• **DATASET SECTION**
..........

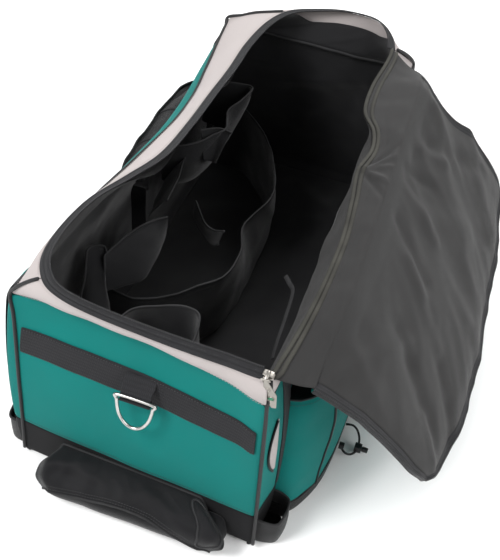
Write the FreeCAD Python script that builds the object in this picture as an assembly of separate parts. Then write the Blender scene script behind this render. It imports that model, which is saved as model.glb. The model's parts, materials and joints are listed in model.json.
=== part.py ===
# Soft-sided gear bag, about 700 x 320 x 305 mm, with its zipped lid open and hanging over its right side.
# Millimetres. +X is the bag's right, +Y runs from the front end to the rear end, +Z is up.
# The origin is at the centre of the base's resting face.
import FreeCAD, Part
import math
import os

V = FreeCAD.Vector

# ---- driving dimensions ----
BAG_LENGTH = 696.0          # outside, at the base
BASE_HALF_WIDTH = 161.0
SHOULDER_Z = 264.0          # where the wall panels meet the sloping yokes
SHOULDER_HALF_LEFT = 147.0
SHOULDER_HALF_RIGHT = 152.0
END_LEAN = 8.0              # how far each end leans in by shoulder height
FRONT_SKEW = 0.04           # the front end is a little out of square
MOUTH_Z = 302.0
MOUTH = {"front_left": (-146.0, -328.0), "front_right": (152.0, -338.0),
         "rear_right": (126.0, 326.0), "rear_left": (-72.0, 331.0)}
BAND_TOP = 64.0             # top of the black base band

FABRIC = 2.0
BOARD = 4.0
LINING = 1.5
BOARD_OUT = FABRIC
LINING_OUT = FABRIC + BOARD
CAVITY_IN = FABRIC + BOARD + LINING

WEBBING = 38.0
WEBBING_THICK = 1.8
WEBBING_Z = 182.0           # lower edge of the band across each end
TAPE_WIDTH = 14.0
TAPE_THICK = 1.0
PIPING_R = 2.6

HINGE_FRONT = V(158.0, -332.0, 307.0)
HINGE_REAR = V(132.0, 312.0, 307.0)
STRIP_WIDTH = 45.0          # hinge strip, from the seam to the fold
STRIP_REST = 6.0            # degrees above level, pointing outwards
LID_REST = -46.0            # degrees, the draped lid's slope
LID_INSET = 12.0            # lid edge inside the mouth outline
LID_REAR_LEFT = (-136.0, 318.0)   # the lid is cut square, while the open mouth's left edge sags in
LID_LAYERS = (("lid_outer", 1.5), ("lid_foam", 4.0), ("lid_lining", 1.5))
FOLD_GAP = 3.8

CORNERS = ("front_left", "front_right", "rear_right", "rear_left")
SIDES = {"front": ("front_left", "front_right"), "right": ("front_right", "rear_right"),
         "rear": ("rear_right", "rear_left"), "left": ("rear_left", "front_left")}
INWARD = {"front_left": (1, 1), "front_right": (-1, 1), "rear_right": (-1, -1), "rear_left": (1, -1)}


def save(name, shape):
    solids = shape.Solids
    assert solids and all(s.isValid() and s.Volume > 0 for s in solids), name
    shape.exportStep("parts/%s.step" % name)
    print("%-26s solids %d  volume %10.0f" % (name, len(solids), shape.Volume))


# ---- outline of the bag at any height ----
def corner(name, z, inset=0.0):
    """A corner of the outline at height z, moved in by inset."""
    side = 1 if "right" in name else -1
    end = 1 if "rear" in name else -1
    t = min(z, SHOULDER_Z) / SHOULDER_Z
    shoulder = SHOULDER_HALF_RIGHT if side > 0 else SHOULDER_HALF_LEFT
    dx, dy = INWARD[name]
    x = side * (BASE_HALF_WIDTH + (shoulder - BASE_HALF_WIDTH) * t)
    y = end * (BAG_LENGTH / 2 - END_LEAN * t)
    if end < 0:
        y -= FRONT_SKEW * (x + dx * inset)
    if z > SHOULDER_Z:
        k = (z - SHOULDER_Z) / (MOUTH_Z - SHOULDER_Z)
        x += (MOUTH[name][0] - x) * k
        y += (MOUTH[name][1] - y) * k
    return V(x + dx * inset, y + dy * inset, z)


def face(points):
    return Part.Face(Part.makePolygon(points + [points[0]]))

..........

Give back the whole listing exactly as it reads.

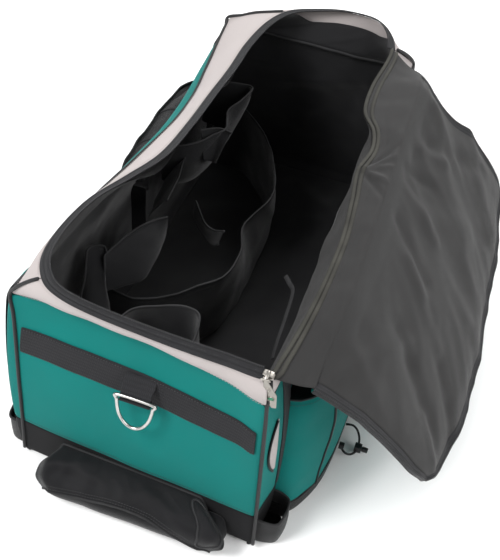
Write the FreeCAD Python script that builds the object in this picture as an assembly of separate parts. Then write the Blender scene script behind this render. It imports that model, which is saved as model.glb. The model's parts, materials and joints are listed in model.json.
=== part.py ===
# Soft-sided gear bag, about 700 x 320 x 305 mm, with its zipped lid open and hanging over its right side.
# Millimetres. +X is the bag's right, +Y runs from the front end to the rear end, +Z is up.
# The origin is at the centre of the base's resting face.
import FreeCAD, Part
import math
import os

V = FreeCAD.Vector

# ---- driving dimensions ----
BAG_LENGTH = 696.0          # outside, at the base
BASE_HALF_WIDTH = 161.0
SHOULDER_Z = 264.0          # where the wall panels meet the sloping yokes
SHOULDER_HALF_LEFT = 147.0
SHOULDER_HALF_RIGHT = 152.0
END_LEAN = 8.0              # how far each end leans in by shoulder height
FRONT_SKEW = 0.04           # the front end is a little out of square
MOUTH_Z = 302.0
MOUTH = {"front_left": (-146.0, -328.0), "front_right": (152.0, -338.0),
         "rear_right": (126.0, 326.0), "rear_left": (-72.0, 331.0)}
BAND_TOP = 64.0             # top of the black base band

FABRIC = 2.0
BOARD = 4.0
LINING = 1.5
BOARD_OUT = FABRIC
LINING_OUT = FABRIC + BOARD
CAVITY_IN = FABRIC + BOARD + LINING

WEBBING = 38.0
WEBBING_THICK = 1.8
WEBBING_Z = 182.0           # lower edge of the band across each end
TAPE_WIDTH = 14.0
TAPE_THICK = 1.0
PIPING_R = 2.6

HINGE_FRONT = V(158.0, -332.0, 307.0)
HINGE_REAR = V(132.0, 312.0, 307.0)
STRIP_WIDTH = 45.0          # hinge strip, from the seam to the fold
STRIP_REST = 6.0            # degrees above level, pointing outwards
LID_REST = -46.0            # degrees, the draped lid's slope
LID_INSET = 12.0            # lid edge inside the mouth outline
LID_REAR_LEFT = (-136.0, 318.0)   # the lid is cut square, while the open mouth's left edge sags in
LID_LAYERS = (("lid_outer", 1.5), ("lid_foam", 4.0), ("lid_lining", 1.5))
FOLD_GAP = 3.8

CORNERS = ("front_left", "front_right", "rear_right", "rear_left")
SIDES = {"front": ("front_left", "front_right"), "right": ("front_right", "rear_right"),
         "rear": ("rear_right", "rear_left"), "left": ("rear_left", "front_left")}
INWARD = {"front_left": (1, 1), "front_right": (-1, 1), "rear_right": (-1, -1), "rear_left": (1, -1)}


def save(name, shape):
    solids = shape.Solids
    assert solids and all(s.isValid() and s.Volume > 0 for s in solids), name
    shape.exportStep("parts/%s.step" % name)
    print("%-26s solids %d  volume %10.0f" % (name, len(solids), shape.Volume))


# ---- outline of the bag at any height ----
def corner(name, z, inset=0.0):
    """A corner of the outline at height z, moved in by inset."""
    side = 1 if "right" in name else -1
    end = 1 if "rear" in name else -1
    t = min(z, SHOULDER_Z) / SHOULDER_Z
    shoulder = SHOULDER_HALF_RIGHT if side > 0 else SHOULDER_HALF_LEFT
    dx, dy = INWARD[name]
    x = side * (BASE_HALF_WIDTH + (shoulder - BASE_HALF_WIDTH) * t)
    y = end * (BAG_LENGTH / 2 - END_LEAN * t)
    if end < 0:
        y -= FRONT_SKEW * (x + dx * inset)
    if z > SHOULDER_Z:
        k = (z - SHOULDER_Z) / (MOUTH_Z - SHOULDER_Z)
        x += (MOUTH[name][0] - x) * k
        y += (MOUTH[name][1] - y) * k
    return V(x + dx * inset, y + dy * inset, z)


def face(points):
    return Part.Face(Part.makePolygon(points + [points[0]]))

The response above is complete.